Shirky posits that there is a tension between institution as ‘enabler’ and institution as ‘obstacle’ and elaborates on this point saying:
Institutions hate being told they’re obstacles. One of the first things that happens when you institutionalize a problem is that […] the first goal of the institution immediately shifts from whatever the nominal goal was to self preservation.
He goes on to say that when institutions are told they are obstacles they go “through something like the Kubler-Ross stages of reaction to being told you have a fatal illness.”
For decades the goal of the nonprofit arts sector was institution building. We celebrated each time an organization could beef up its administrative staff and increase its budget and survive a leadership transition. Today, many arts institutions are increasingly perceived to be obstacles rather than enablers. And as Shirky and others might predict, their impulse to this threat is to self-preserve: to say, “No matter what, I think we’d all agree, that this institution must exist; the only question is, how do we sustain it?”
Instead, as difficult as it seems, I think the impulse needs to be to ask ourselves quite seriously whether the institution (as we currently conceive of it) needs to be sustained in order for great art to be created, presented, distributed and preserved.
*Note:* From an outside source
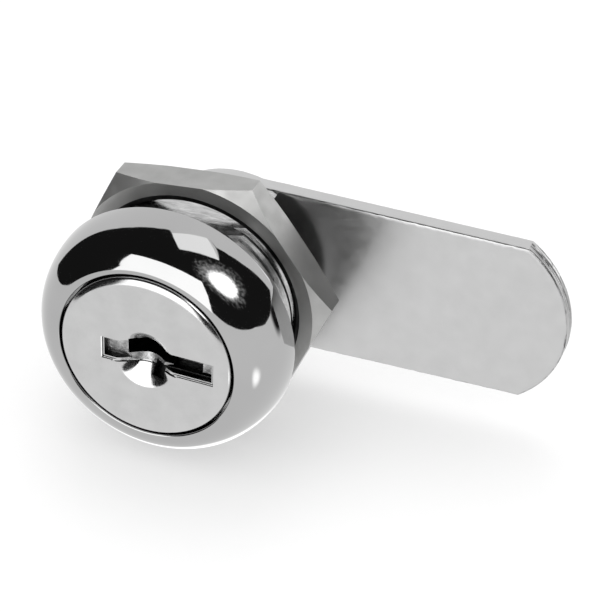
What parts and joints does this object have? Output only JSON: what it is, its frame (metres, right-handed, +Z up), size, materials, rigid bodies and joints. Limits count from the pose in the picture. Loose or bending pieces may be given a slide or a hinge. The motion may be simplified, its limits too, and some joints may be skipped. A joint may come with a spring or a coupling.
{
  "type": "cam lock",
  "caption": "Round key-operated cam lock with a domed polished head, slotted plug, threaded barrel with flats, chamfered hex nut and a straight flat cam that swings through a quarter turn.",
  "frame": {"origin": "on the lock's axis, in the plane of the head's back face, which rests on the panel", "axes": "+Y runs back along the lock's axis into the panel, the face looks along -Y, +X is the way the cam points, +Z is up, square to the barrel's flats"},
  "size_m": [0.0449, 0.0222, 0.0232],
  "materials": {
    "polished_chrome": "mirror-polished chrome plate",
    "satin_chrome": "lightly satin chrome plate with polished edges",
    "nickel_plate": "satin nickel plate on stamped steel",
    "zinc_plate": "satin bright zinc plate on stamped steel",
    "brass": "plain stamped brass",
    "spring_steel": "plain spring steel"
  },
  "bodies": {
    "housing": {"housing": "polished_chrome"},
    "plug": {"plug": "satin_chrome", "stop_washer": "zinc_plate", "cam": "zinc_plate", "lock_washer": "spring_steel", "cam_screw": "zinc_plate", "retainer_spring": "spring_steel", "disc_spring_1": "spring_steel", "disc_spring_2": "spring_steel", "disc_spring_3": "spring_steel", "disc_spring_4": "spring_steel", "disc_spring_5": "spring_steel", "disc_spring_6": "spring_steel"},
    "nut": {"hex_nut": "nickel_plate"},
    "retainer": {"retainer": "brass"},
    "disc_1": {"disc_tumbler_1": "brass"},
    "disc_2": {"disc_tumbler_2": "brass"},
    "disc_3": {"disc_tumbler_3": "brass"},
    "disc_4": {"disc_tumbler_4": "brass"},
    "disc_5": {"disc_tumbler_5": "brass"},
    "disc_6": {"disc_tumbler_6": "brass"}
  },
  "joints": [
    {"name": "plug_turn", "type": "hinge", "parent": "housing", "child": "plug", "pos_m": [0, 0, 0], "axis": [0, -1, 0], "range_deg": [0, 90]},
    {"name": "nut_travel", "type": "slide", "parent": "housing", "child": "nut", "axis": [0, 1, 0], "range_m": [-0.0041, 0.0025]},
    {"name": "disc_slide_1", "type": "slide", "parent": "plug", "child": "disc_1", "axis": [1, 0, 0], "range_m": [0, 0.0005], "stiffness_N_per_m": 100, "springref_m": 0.002, "deforming": ["disc_spring_1"]},
    {"name": "disc_slide_2", "type": "slide", "parent": "plug", "child": "disc_2", "axis": [-1, 0, 0], "range_m": [0, 0.0005], "stiffness_N_per_m": 100, "springref_m": 0.002, "deforming": ["disc_spring_2"]},
    {"name": "disc_slide_3", "type": "slide", "parent": "plug", "child": "disc_3", "axis": [1, 0, 0], "range_m": [0, 0.0005], "stiffness_N_per_m": 100, "springref_m": 0.002, "deforming": ["disc_spring_3"]},
    {"name": "disc_slide_4", "type": "slide", "parent": "plug", "child": "disc_4", "axis": [-1, 0, 0], "range_m": [0, 0.0005], "stiffness_N_per_m": 100, "springref_m": 0.002, "deforming": ["disc_spring_4"]},
    {"name": "disc_slide_5", "type": "slide", "parent": "plug", "child": "disc_5", "axis": [1, 0, 0], "range_m": [0, 0.0005], "stiffness_N_per_m": 100, "springref_m": 0.002, "deforming": ["disc_spring_5"]},
    {"name": "disc_slide_6", "type": "slide", "parent": "plug", "child": "disc_6", "axis": [-1, 0, 0], "range_m": [0, 0.0005], "stiffness_N_per_m": 100, "springref_m": 0.002, "deforming": ["disc_spring_6"]},
    {"name": "retainer_slide", "type": "slide", "parent": "plug", "child": "retainer", "axis": [1, 0, 0], "range_m": [-0.0005, 0], "stiffness_N_per_m": 100, "springref_m": 0.002, "deforming": ["retainer_spring"]}
  ]
}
We’ve spent decades building exclusionary, professional, hierarchical institutions; perhaps it’s time to start moving to a cooperative infrastructure model (as Shirky suggests) and releasing control of at least parts of our major institutions to artists, community members, and other stakeholders.
It’s time to get not only artists back on the truck (as Epic has done) but the ‘communities-at-large’ that presumably ‘own’ our nonprofit institutions.